Open question: representing things that alter the meaning of unit and mtype

  • something in percent. do we add _pct to the unit or mtype tag? or normalized=100?
  • probability, commonly expressed as P is not really a unit, a probability has no unit. How do we specify that the number is a probability or that the range is between 0 and 1 ?
  • cpu load can also be considered unitless.

Examples

Example 1: Swift proxy-server timings

This comes from the structured_metrics toolkit which upgrades a metric from the traditional form:

stats.timers.dfsproxy1.proxy-server.object.GET.206.timing.upper_90

Into: [^target_type]

{
    what=response_time
    http_code=206
    http_method=GET
    host=dfsproxy1
    service=proxy-server
    stat=upper_90
    swift_type=object
    target_type=gauge
    unit=ms
}

Example 2: Disk space

A hypothetical monitoring agent "diamond2" could submit native metrics 2.0 to track used disk space on a given mountpoint (file system) on a given server, like so: [^target_type]

{
    mountpoint=/srv/node/dfs3
    what=disk_space
    host=dfs4
    target_type=gauge
    type=used
    unit=B
}
meta: {
    agent=diamond2
}

A hypothetical storage system could hence use something like this as the id for the corresponding series:

id=mountpoint=/srv/node/dfs3,what=disk_space,host=dfs4,target_type=gauge,type=used,unit=B

Note that if we switch to a different agent, the id will stay the same because meta tags are not used to generate the identifier for the storage system.
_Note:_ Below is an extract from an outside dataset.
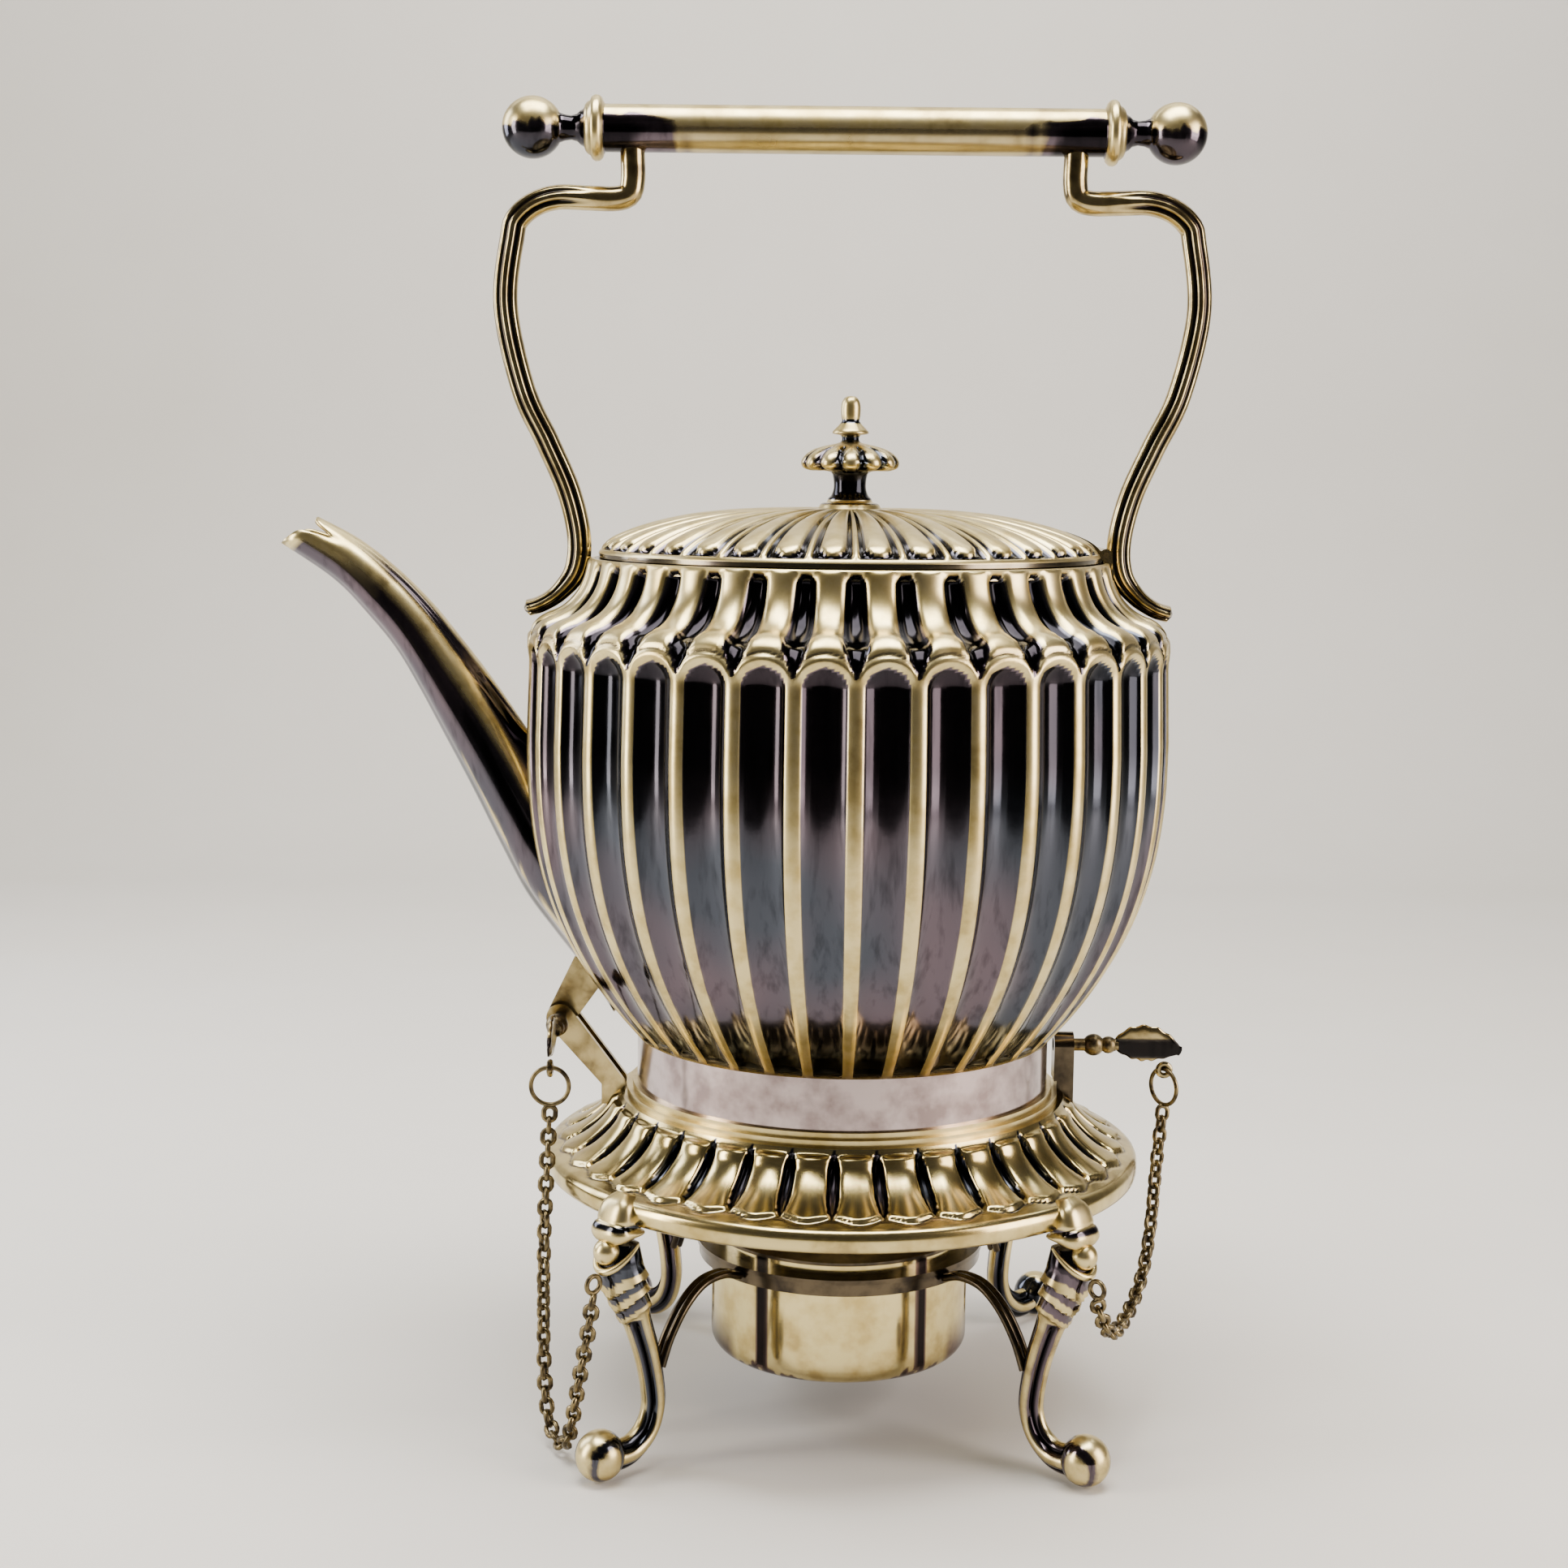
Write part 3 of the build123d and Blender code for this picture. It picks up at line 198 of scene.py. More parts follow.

[^Mbps]: Carbon-tagger and structured_metrics will set the unit to Mb/s whether the unit in the serialized key is Mbps or Mb/s. Also Graph-Explorer does not support the Mbps form, it does support the Mb/s form. [^target_type]: target_type was the old name for mtype, still used by tools such as structured_metrics and graph-explorer. They should be updated. They also still use 'server' instead of 'host', and lower/upper instead of min/max.